Open your unshaken can of coconut milk (refrigerated or not) and use a spoon to scrape off the top layer of thick cream, reserving the watery, liquid portion for smoothies or other uses.
Add cream to a sauce pan over medium-high heat and add cocoa powder. Whisk to combine and cook for a few minutes. Add sugar and salt and whisk - cook until warm and bubbly - 5 minutes. Reduce the heat if you see it getting too bubbly.
Remove from heat and add vanilla and Kahlua and whisk to combine. Taste and adjust flavors as needed. You may prefer more Kahlua or vanilla than I did.
Transfer to a clean glass jar or bowl to let cool. Once room temperature, cover and refrigerate. Will keep for a couple weeks. Either reheat in the microwave before serving, or warm in a saucepan of simmering water.

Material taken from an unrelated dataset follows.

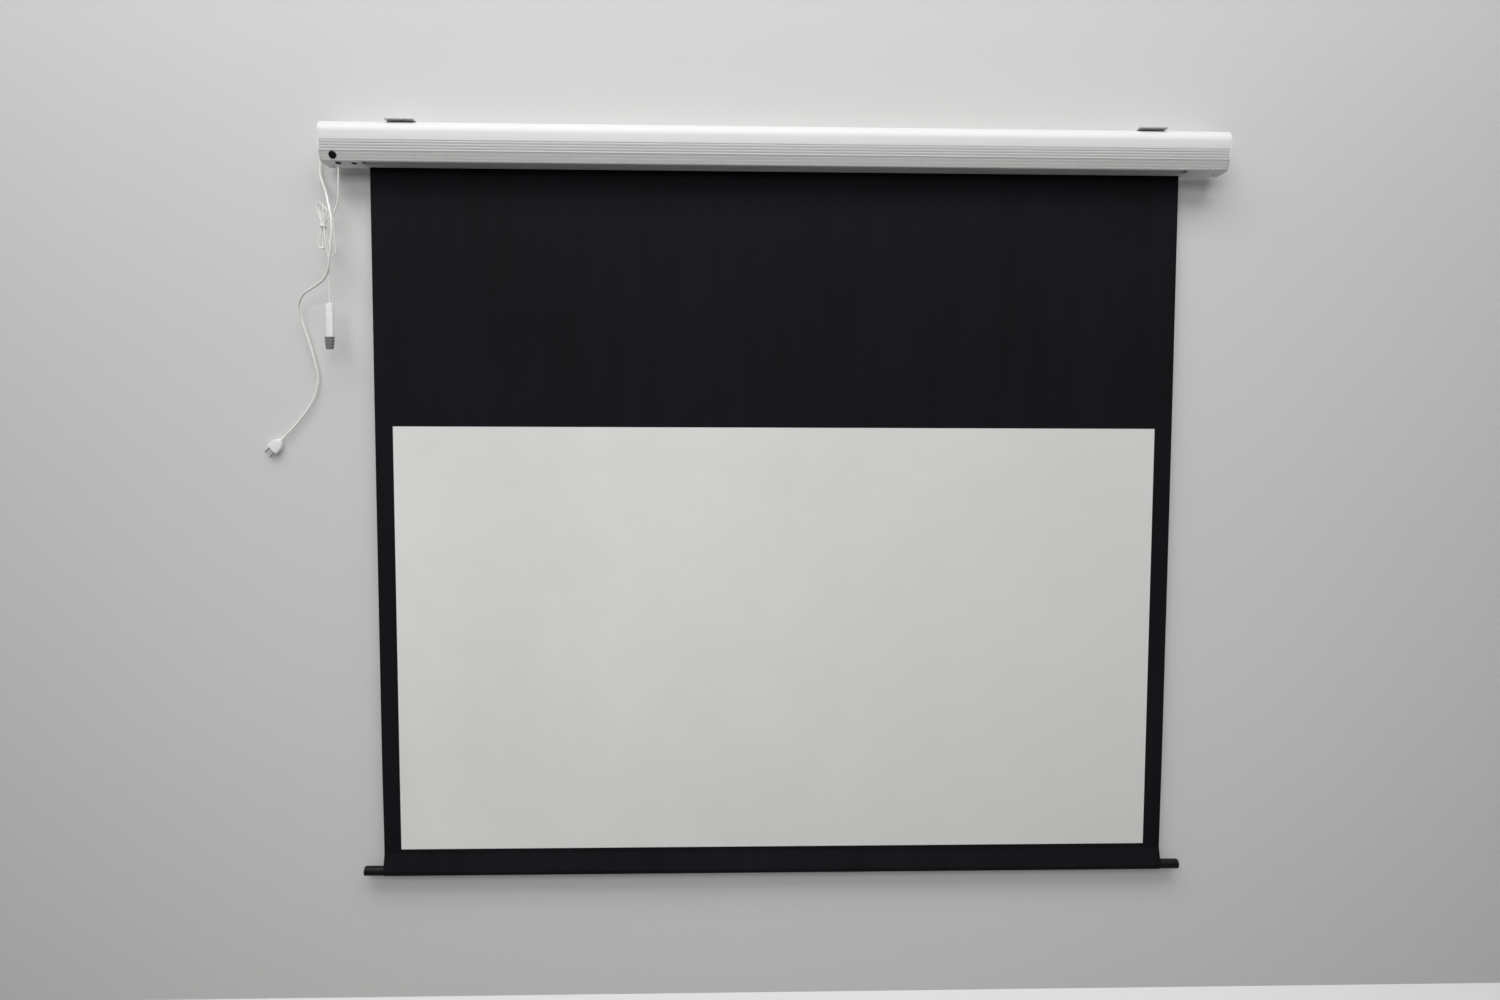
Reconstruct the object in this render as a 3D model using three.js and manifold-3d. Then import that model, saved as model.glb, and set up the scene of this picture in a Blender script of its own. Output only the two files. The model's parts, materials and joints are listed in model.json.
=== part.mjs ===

*Nutrition information is a rough estimate. *There seems to be some dispute over whether Kahlua is vegan-friendly or not. Past formulations seemed to be, but on their website Kahlua says its "original" is not vegan-friendly. However, looking at the ingredients it's unclear what's not vegan-friendly about it (no dairy is listed and they don't filter their sugar through bone char). If vegan, proceed with caution and read the ingredients depending on which Kahlua product you're buying.